Zapragnąłem mieć żywy sprzęt w wersji NTSC na potrzeby różnych testów. Ponieważ nie udało mi się kupić Atari lub płyty w wersji NTSC, a udało mi się zdobyć Antic i GTIA w wersji NTSC (DZIĘKI STRYKER!!!), postanowiłem przerobić płytę PAL na NTSC.
Pod lutownicę trafiła płyta 65XE bez ECI (t.j. rewizja CO70025).
Przeróbka jest dość prosta, a opis w odwrotnej kolejności można zastosować również do przeróbki w przeciwnym kierunku, więc może się komuś przyda.

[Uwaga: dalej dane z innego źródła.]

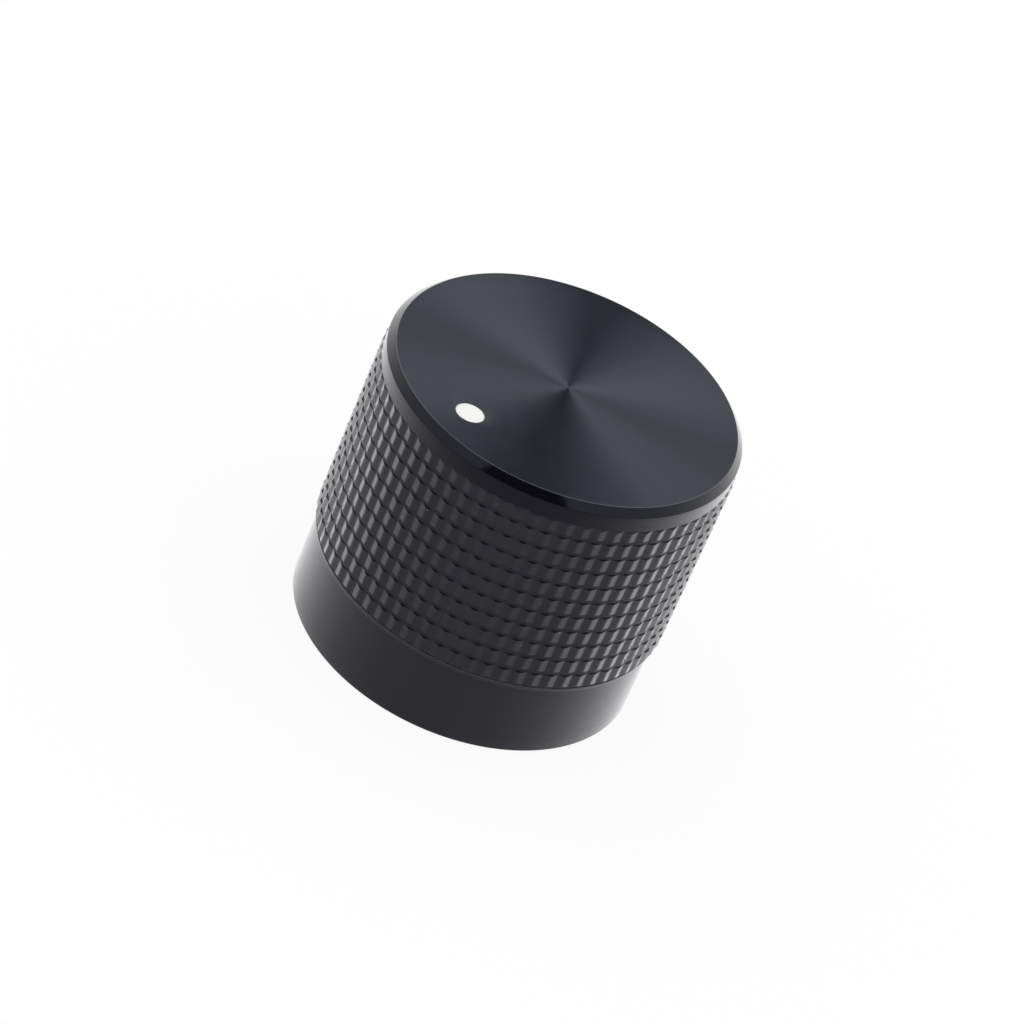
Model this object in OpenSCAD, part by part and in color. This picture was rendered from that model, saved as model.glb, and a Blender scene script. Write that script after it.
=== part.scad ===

1. Wylutowujemy układy Antic i GTIA, wlutowujemy zamiast nich podstawki.
Na tym etapie Sama wymiana układów Antic i GTIA pozwala stwierdzić czy układy są sprawne, bo ogólnie poza poniższymi uwagami, komputer normalnie działa.
a) Podmiana Antica na wersję NTSC zmienia tylko proporcje obrazu, kolory pozostają bez zmian jak w wersji PAL.
b) Podmiana GTIA na wersję NTSC powoduje zniknięcie kolorów i obraz staje się czarno-biały, bo na płycie mamy nadal zegar PAL.
2. Podmieniamy kwarc 14.187576 na 14.31818
3. Wyrzucamy PAL-owski zegar od kolorów.
Żeby płytę ostatecznie przerobić na NTSC dokładnie tak, jak była ona produkowana w fabryce, trzeba wyrzucić następujące elementy:
- kwarc 4.433618
- układ scalony 74LS74
- rezystory R69, R70, R71, R72, R73
- kondensatory C58, C59, C60, C61, C111
- cewkę L8
Wersja uproszczona: jeżeli chcemy zrobić operację szybciej, a przy tym w razie czego móc zrobić szybki powrót do PAL, wystarczy:
- usunąć rezystory R70, R72
- wylutować kolektor tranzystora Q6 z płyty
Te zabiegi odcinają wyjście zegara PAL od GTIA i w zasadzie załatwiają temat.
4. Wlutowujemy zworę w miejsce W2 (lub rezystor 0R jak było w oryginale NTSC)
5. Regulacja.
Po przeróbce będziemy mieli dziwne kolory. W moim przypadku wszystko było głównie różowo-niebieskie.
Żeby ustawić właściwe kolory, kręcimy potencjometrem na płycie głównej. Przy czym uwaga: w wypadku PAL jesteśmy przyzwyczajeni do tego, że kolory zmieniają się w niewielkim zakresie, ale przy NTSC można tutaj kręcić zmieniając kompletnie paletę.
Najlepiej odpalić sobie "Atari control picture". Kręcimy tak długo, aż uzyskamy efekt taki, żeby kolory z wiersza "2" były takie same jak kolory z wiersza "F" i żeby były to odcienie takiego powiedzmy brązowo-złotego. Edit: wtedy kręcimy jeszcze minimalnie dalej, żeby ten brązowy z "F" wypchnąć jakby poza paletę.
Nie jest najważniejsze jakie dokładnie są to kolory, bo na każdym Atari są trochę inne, ale istotne jest w którym miejscu się powtarza ten kolor właśnie "2" i "F". Jak tak ustawicie, to wszystkie gry będą wyglądać z grubsza poprawnie.
Jak ma się ten kolor powtarzać można sobie podejrzeć odpalając program "Atari control picture" w emulatorze Altirra i przełączając system na NTSC.
I to wszystko, mamy płytę NTSC, która działa tak jak powinna.